Unlike the two others, Brigid lived her entire life in the island of the Gael. Her missionary labours brought her into every province and into close association with the mightiest as well as the lowliest in the land. In her cell of the Oak, the Kildare of our days, she was consulted by bishops and visited by kings, and yet was so. sympathetic and accessible that hunted slaves threw themselves into her arms for protection, while the simple poor ran to her for counsel and comfort in their everyday troubles Little wonder she was so personally beloved in her own time, or that the generations have crowned her spiritual queen of the Irish race, the Mary of Ireland. 

Her Name Cherished. 

Not alone did the fraternity of the olden poet-saints of Ireland — Fiaac, Nathfriach, and Ultan; Columcille, Brendan, and Brogen Cloen; Ninnidh and Kilian of Inisceltra — write each a metrical life of the Patroness, or compose a hymn in her honour, but local rulers assumed her name. Under the pious title of O'Maoilbrighde the 'majestic chiefs of Bredagh' in the West figure in song and story. This name, .according to Dr. O 'Donovan, was in later times shortened to O'Mulbride, and finally anglicised MacBride. 

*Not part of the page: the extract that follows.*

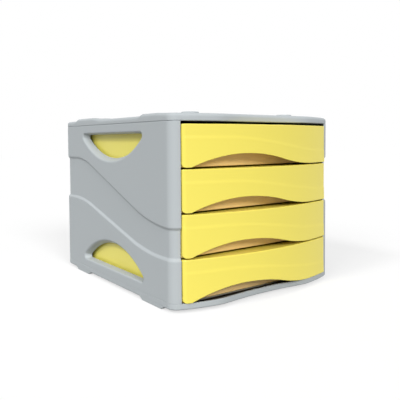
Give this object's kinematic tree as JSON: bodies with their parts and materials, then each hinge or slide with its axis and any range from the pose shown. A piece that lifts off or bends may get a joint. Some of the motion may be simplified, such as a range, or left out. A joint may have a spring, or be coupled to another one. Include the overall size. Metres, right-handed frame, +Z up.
{
  "type": "desktop drawer cabinet",
  "caption": "Grey stackable desktop cabinet with bowed yellow drawers under arched finger pulls, wave bands and hand holes in the sides.",
  "frame": {"origin": "on the surface it stands on, under the middle of its bounding box", "axes": "+Z up, the drawers open towards -Y, +X to the right seen from the front"},
  "size_m": [0.29, 0.3606, 0.2539],
  "materials": {
    "housing_grey": "fine satin moulding, light cool grey",
    "drawer_yellow": "smooth semi-gloss moulding, lemon yellow",
    "pad_rubber": "soft matt anti-slip pad"
  },
  "bodies": {
    "cabinet": {"left_side_panel": "housing_grey", "right_side_panel": "housing_grey", "top_cover": "housing_grey", "base": "housing_grey", "back_panel": "housing_grey", "pad_front_left": "pad_rubber", "pad_front_right": "pad_rubber", "pad_back_left": "pad_rubber", "pad_back_right": "pad_rubber"},
    "drawer_body_1": {"drawer_1": "drawer_yellow"},
    "drawer_body_2": {"drawer_2": "drawer_yellow"},
    "drawer_body_3": {"drawer_3": "drawer_yellow"},
    "drawer_body_4": {"drawer_4": "drawer_yellow"}
  },
  "joints": [
    {"name": "drawer_1_slide", "type": "slide", "parent": "cabinet", "child": "drawer_body_1", "axis": [0, -1, 0], "range_m": [0, 0.25]},
    {"name": "drawer_2_slide", "type": "slide", "parent": "cabinet", "child": "drawer_body_2", "axis": [0, -1, 0], "range_m": [0, 0.25]},
    {"name": "drawer_3_slide", "type": "slide", "parent": "cabinet", "child": "drawer_body_3", "axis": [0, -1, 0], "range_m": [0, 0.25]},
    {"name": "drawer_4_slide", "type": "slide", "parent": "cabinet", "child": "drawer_body_4", "axis": [0, -1, 0], "range_m": [0, 0.25]}
  ]
}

Others linked her name to their own, and had their children christened Giollabrighde, signifying the Servant of Brigid; while priests and monks took the name in religion of Brigidianus or Calvus Brigitae, the Shaveling or Tonsured of Brigid. Thus, and in a hundred other ways, has the memory of the great St. Brigid survived as an intimate and tender part of the lives of her people down to our own times.

The shrine in which the relic of St. Brigid will repose in Killester Church is modelled on the exquisite shrine for St. Patrick's Bell, was designed by Mr. Robinson, the architect of St. Brigid's, and made by Messrs. Gunning.

Catholic Press, Thursday 21 March 1929, page 10.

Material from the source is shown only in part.